Perfectionism

I have said that I am perfectionist about my writing to avoid adding more noise to the internet. But the other day I realized that for me the “signal vs noise” argument is just a comforting deception.

Because:

  1. Nobody cares about my signal.

    My blog’s daily readership is sometimes in the single digits. My writing here is only ostensibly public.

  2. Nobody cares about my noise.

    There’s so much noise already that adding a bit more won’t do any harm. It’s like peeing in the ocean.

In short, being a perfectionist about my writing is a procrastination tactic.

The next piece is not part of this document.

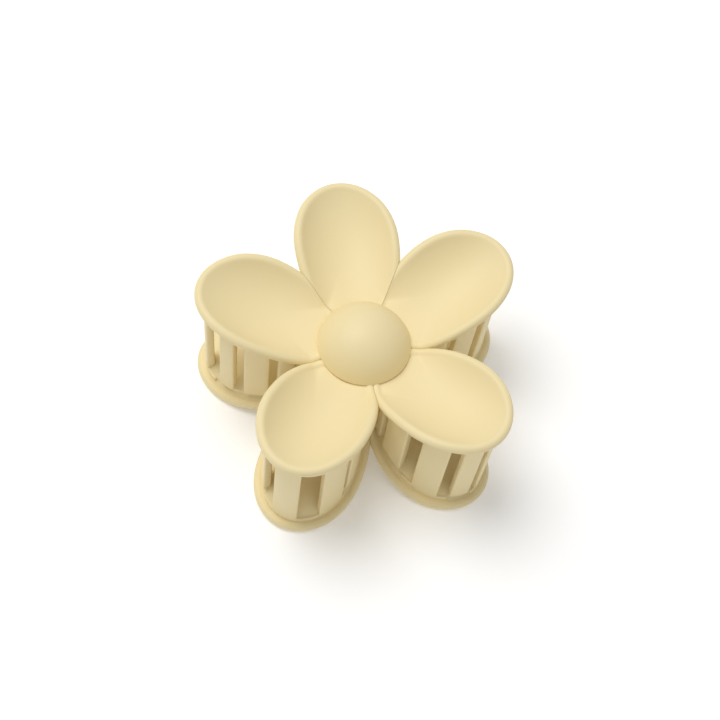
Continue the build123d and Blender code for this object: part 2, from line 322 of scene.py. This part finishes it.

When I realized this I was shocked. Chiefly because I already knew this, but had somehow persuaded myself that it wasn’t true.

Whatever arguments you have in favour of your perfectionism will be equally flimsy. And it won’t take much to topple them. You only have to want to look. But looking isn’t easy.

Seeing through my own fog is a sign of… something, surely. I’d like to say it’s maturity. But that implies there is a going that takes you to a place, whereas I’m pretty sure there’s only the going.

There won’t be a time when I’ve matured, when the fog lifts, when there is no more looking to do. No time when the lure of perfection has lost its lustre.

The real achievement, and one we can all aspire to every day, in every moment, is to be present to what is happening. The fog is what happens when you bring the past or future to bear upon the now.

Your past successes are as paralysing as your past failures. Your hopes about the future are as useless as your fears when it comes to the “pleasurable toil of writing”1. And if my hunch is right – that all there is going – then the only direction is onward.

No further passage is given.